Laurence Tribe, American Constitutional Law (New York: Foundation Press, 1988), p. 785 (emphasis added).

President Obama rightly noted the challenges we face, as a people, and spoke of the great resources we possess in order to meet those challenges. The culture of cynicism and nihilism ("it's all relative"), behind-the-back destructiveness or malice, hatred and cover-ups can no longer be the method of coping with adversaries, for it is nothing more than government criminality. This must be true even in New Jersey. Torture must end. Truth will set us free. There will be a day of reckoning.

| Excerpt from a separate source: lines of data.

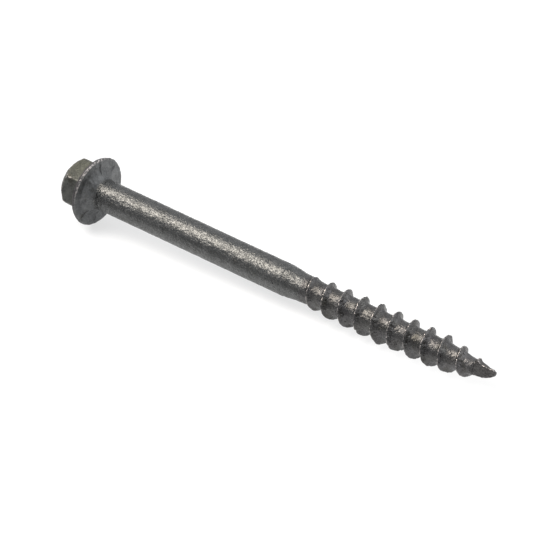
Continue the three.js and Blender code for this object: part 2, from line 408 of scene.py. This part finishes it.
def nib_height(points):
    """How far the serrations stand out of the bearing face at each point."""
    radius, angle = polar(points)
    total = np.zeros_like(radius)
    for turned, height in zip(nib_turns(angle), NIB_HEIGHTS):
        side = turned * radius
        width = np.where(side < 0, NIB_LONG_SIDE, NIB_STEEP_SIDE)
        total += height * blend_step(-np.abs(side) / width, -1, -0.1)
    end = 1 - blend_step(radius, NIB_OUTER_RADIUS - NIB_RUN_OUT, NIB_OUTER_RADIUS)
    return total * end


def nib_crease_shadows(points):
    """How dark the painted shadow is along the line beside each serration."""
    radius, angle = polar(points)
    dark = np.zeros_like(radius)
    for turned, height, crease in zip(nib_turns(angle), NIB_HEIGHTS, CREASE_SHADOW_SIDES):
        side = (turned - crease / NIB_OUTER_RADIUS) * radius / CREASE_SHADOW_WIDTH
        dark += np.exp(-side * side) * (height / max(NIB_HEIGHTS)) ** 2
    start = blend_step(radius, NIB_INNER_RADIUS - 0.4, NIB_INNER_RADIUS + 0.4)
    end = 1 - blend_step(radius, NIB_OUTER_RADIUS - 0.3, NIB_OUTER_RADIUS)
    return CREASE_SHADOW_DARKNESS * dark * start * end


def change_along(grid):
    """How a grid of vectors changes from one ring to the next."""
    return np.gradient(grid, axis=0)


def change_round(grid):
    """How a grid of vectors changes from one spoke to the next."""
    return (np.roll(grid, -1, axis=1) - np.roll(grid, 1, axis=1)) / 2


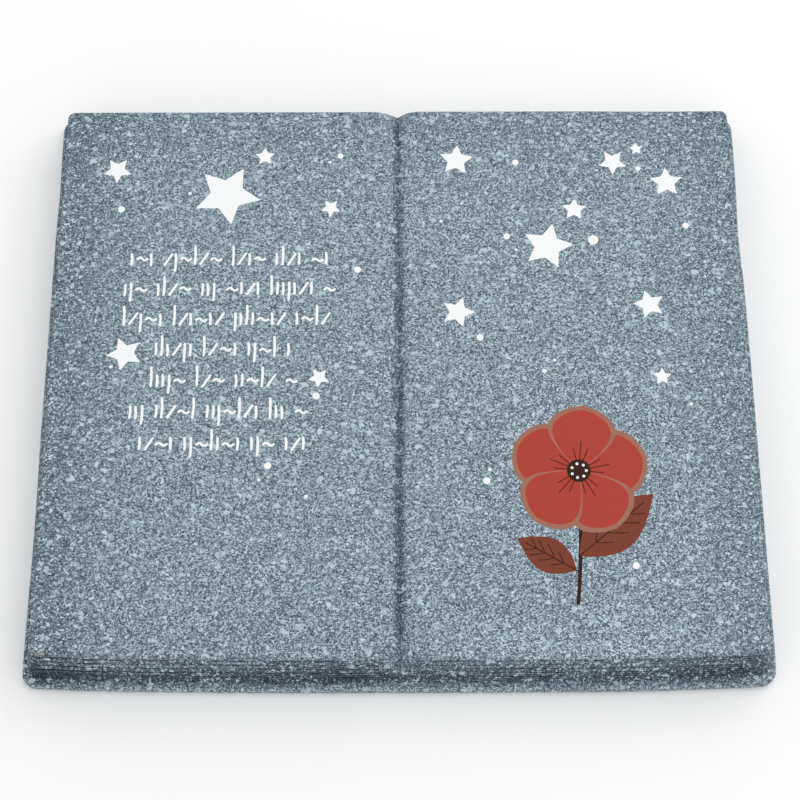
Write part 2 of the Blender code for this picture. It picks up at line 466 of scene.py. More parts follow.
def edge_shares(reach, front):
    """Front or back edge: close columns in the gutter, even ones over the pages."""
    turn = np.linspace(0.0, 1.0, GUTTER_COLUMNS + 1)[1:]
    gutter = reach * turn ** GUTTER_CROWDING
    page = np.linspace(0.0, 1.0, PAGE_COLUMNS + 1)[1:]
    fixed = np.concatenate([gutter, reach * (1.0 - page)])
    straight = np.concatenate([0.0 * gutter, page])
    fixed = np.concatenate([-fixed[::-1], [0.0], fixed])
    straight = np.concatenate([-straight[::-1], [0.0], straight])
    rows = share_rows(fixed, straight, 0.0, front, 1.0 - front, 0.0)
    return rows if front else rows[::-1]


def corner_shares(side, front, start):
    """Inside points of a quarter turn from a start in degrees."""
    angle = np.radians(start + 90.0 * np.arange(1, CORNER_STEPS) / CORNER_STEPS)
    round_y = np.sin(angle) + (1.0 if front else -1.0)
    return share_rows(0.0, side, np.cos(angle), front, 1.0 - front, round_y)


def side_shares(side):
    """Side from the front corner to the back one on the right, and back on the left."""
    share = np.linspace(0.0, 1.0, SIDE_ROWS + 1)
    rows = share_rows(0.0, side, side, 1.0 - share, share, 1.0 - 2.0 * share)
    return rows if side > 0 else rows[::-1]


def outline_shares(reach):
    """Shares of all outline points, turning left from the front edge's left end.

    Side is 1 on the right and -1 on the left, and front is 1 in front and 0 at the back.
    """
    front = [edge_shares(reach, 1.0), corner_shares(1.0, 1.0, -90.0), side_shares(1.0)]
    back = [corner_shares(1.0, 0.0, 0.0), edge_shares(reach, 0.0), corner_shares(-1.0, 0.0, 90.0)]
    return np.concatenate([*front, *back, side_shares(-1.0), corner_shares(-1.0, 1.0, 180.0)])


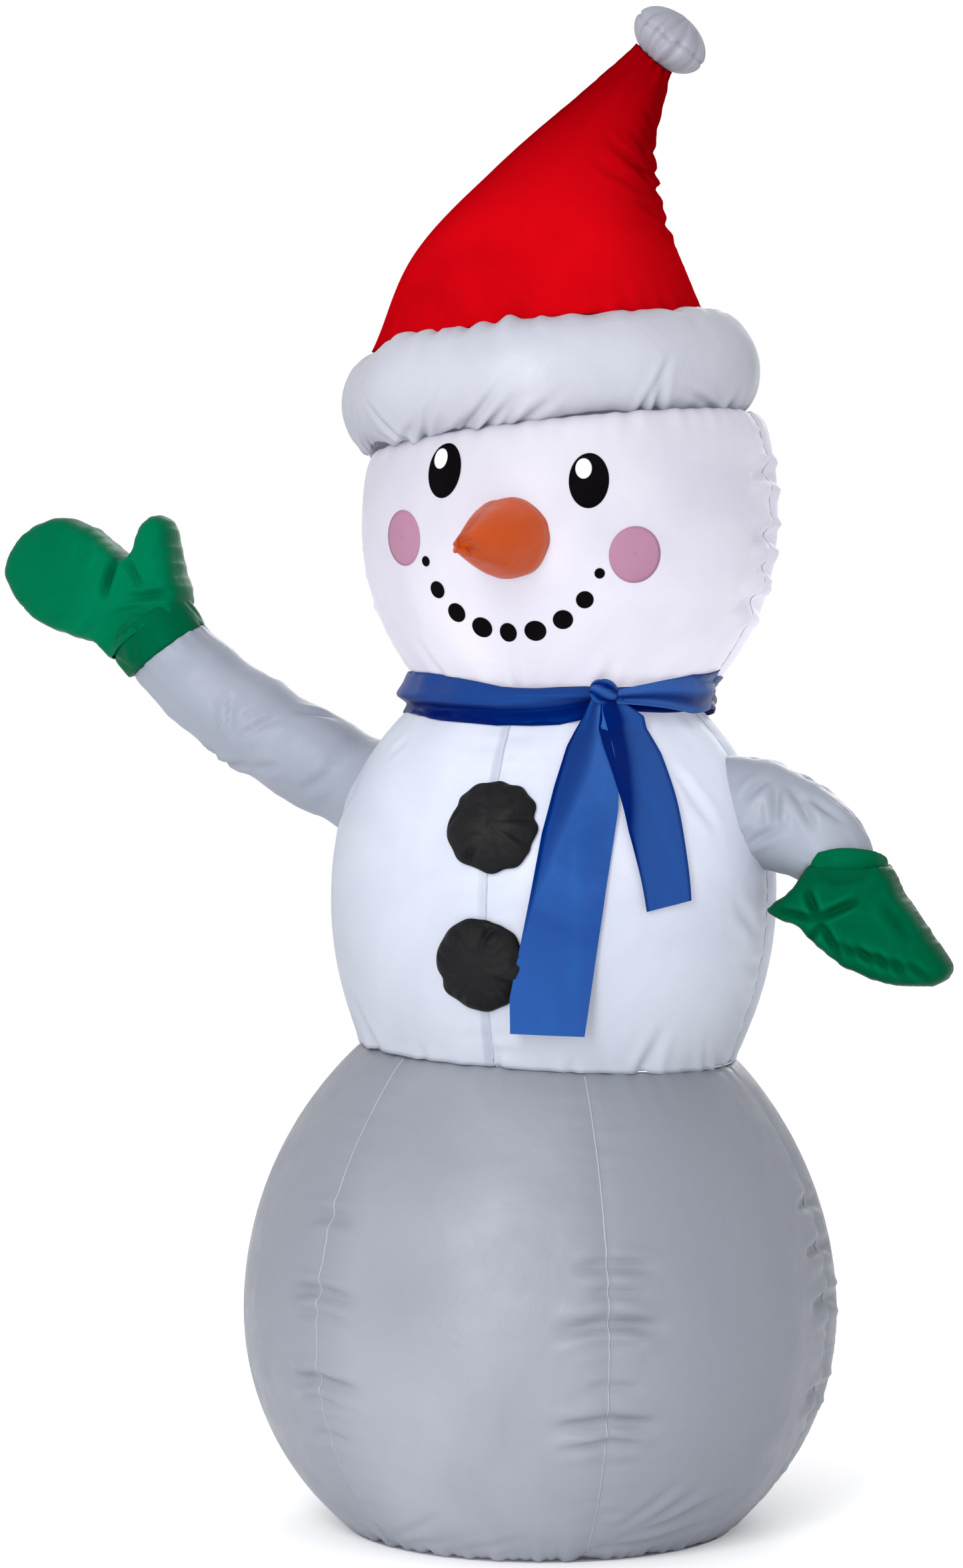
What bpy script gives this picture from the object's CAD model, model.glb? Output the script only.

Genuine dialogue, not evasion and official lies, implicit or explicit -- nor lies stated anonymously or under pseudonyms in the coopted media -- must remain our only hope, together with confidence in reason and the power of words. Is it not time to tell the truth, Mr. Rabner? Continued silence, at this point, can only be interpreted as mendacity. We are running out of time to do the right thing. Shame on you for your timidity, Mr. Rabner. The clock is ticking, Ms. Milgram ... or is that a bomb, I hear, that is about to explode?

"What after all is literature" -- or all speech -- "but the passage of time in words? The time through which words pass is measured both by the history outside the sentences and the tempo of history in the sentences. Writing is a way of creating the time of one's time."

Richard Poirier, Norman Mailer (New York: Viking Press, 1972), pp. 55-56.